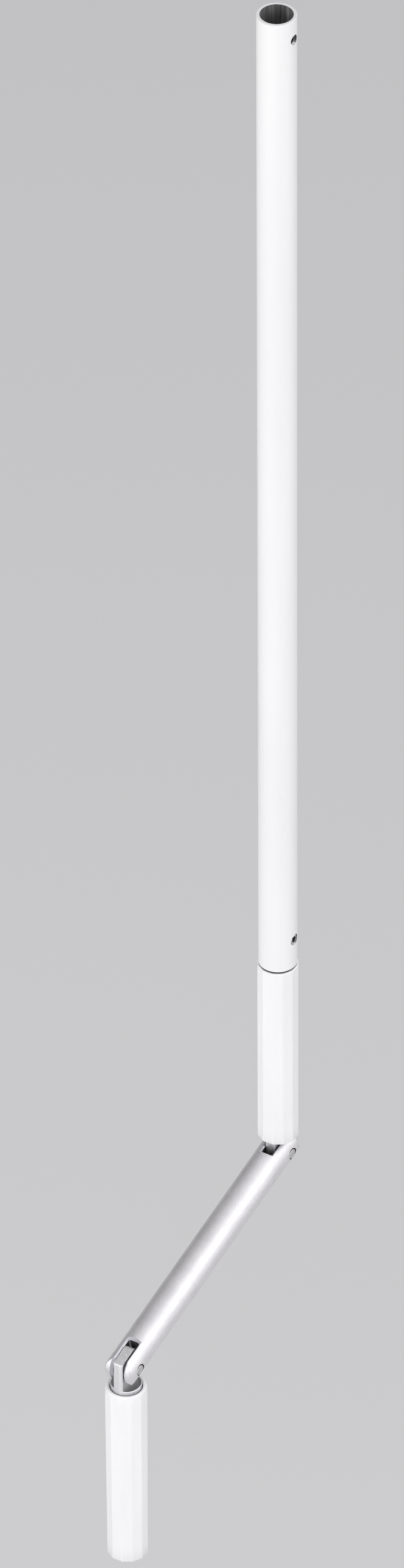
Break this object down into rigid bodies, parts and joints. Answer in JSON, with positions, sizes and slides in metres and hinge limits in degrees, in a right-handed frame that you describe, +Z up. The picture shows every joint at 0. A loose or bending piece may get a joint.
---
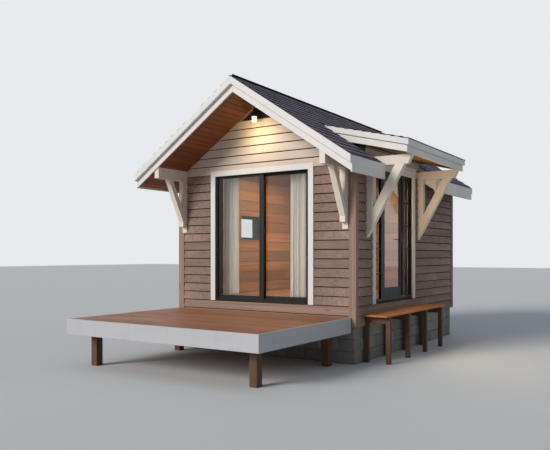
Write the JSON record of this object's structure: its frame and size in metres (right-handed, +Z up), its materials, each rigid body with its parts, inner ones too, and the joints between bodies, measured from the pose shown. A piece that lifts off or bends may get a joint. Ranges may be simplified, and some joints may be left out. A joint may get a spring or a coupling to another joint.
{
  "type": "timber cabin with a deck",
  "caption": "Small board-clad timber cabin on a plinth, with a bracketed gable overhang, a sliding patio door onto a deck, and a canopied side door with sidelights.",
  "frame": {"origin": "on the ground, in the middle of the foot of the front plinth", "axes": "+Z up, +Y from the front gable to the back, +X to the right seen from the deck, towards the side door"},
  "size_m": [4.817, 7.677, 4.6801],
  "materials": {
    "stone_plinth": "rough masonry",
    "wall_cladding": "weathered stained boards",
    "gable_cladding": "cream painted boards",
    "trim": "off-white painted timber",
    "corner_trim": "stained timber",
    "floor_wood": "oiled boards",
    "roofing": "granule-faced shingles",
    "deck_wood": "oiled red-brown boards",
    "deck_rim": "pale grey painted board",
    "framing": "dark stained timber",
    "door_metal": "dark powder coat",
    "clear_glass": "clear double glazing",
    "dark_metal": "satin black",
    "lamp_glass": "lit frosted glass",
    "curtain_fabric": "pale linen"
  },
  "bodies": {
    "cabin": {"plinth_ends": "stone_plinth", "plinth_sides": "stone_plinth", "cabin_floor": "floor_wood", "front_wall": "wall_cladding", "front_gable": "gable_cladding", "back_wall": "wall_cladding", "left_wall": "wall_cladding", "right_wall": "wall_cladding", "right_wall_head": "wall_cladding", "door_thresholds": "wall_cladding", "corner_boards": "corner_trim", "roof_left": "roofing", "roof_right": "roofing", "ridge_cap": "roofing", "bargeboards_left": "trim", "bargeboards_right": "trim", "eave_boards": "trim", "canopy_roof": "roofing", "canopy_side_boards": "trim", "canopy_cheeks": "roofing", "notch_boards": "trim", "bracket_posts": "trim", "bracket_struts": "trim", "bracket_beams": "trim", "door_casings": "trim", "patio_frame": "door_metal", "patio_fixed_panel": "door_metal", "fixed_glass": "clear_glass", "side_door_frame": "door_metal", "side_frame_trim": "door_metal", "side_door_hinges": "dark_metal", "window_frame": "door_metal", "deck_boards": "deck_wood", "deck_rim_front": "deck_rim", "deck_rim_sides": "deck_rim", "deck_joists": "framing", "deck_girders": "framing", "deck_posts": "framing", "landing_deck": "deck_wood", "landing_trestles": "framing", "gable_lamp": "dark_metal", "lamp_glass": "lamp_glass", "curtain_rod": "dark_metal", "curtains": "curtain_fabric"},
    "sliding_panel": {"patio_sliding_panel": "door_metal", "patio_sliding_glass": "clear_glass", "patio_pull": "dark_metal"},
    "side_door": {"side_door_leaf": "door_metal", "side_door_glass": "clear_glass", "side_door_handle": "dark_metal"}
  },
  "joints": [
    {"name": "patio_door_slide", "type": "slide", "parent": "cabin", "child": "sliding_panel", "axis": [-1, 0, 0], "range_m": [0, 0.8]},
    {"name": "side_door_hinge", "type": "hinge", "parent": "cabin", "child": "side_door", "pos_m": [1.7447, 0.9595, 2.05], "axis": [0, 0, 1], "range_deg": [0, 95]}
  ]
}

_EXERCISE BRIEF_: Count the lines in which the string "parts" appears, then report only that figure.

_RESULT FOR THIS TASK_: 2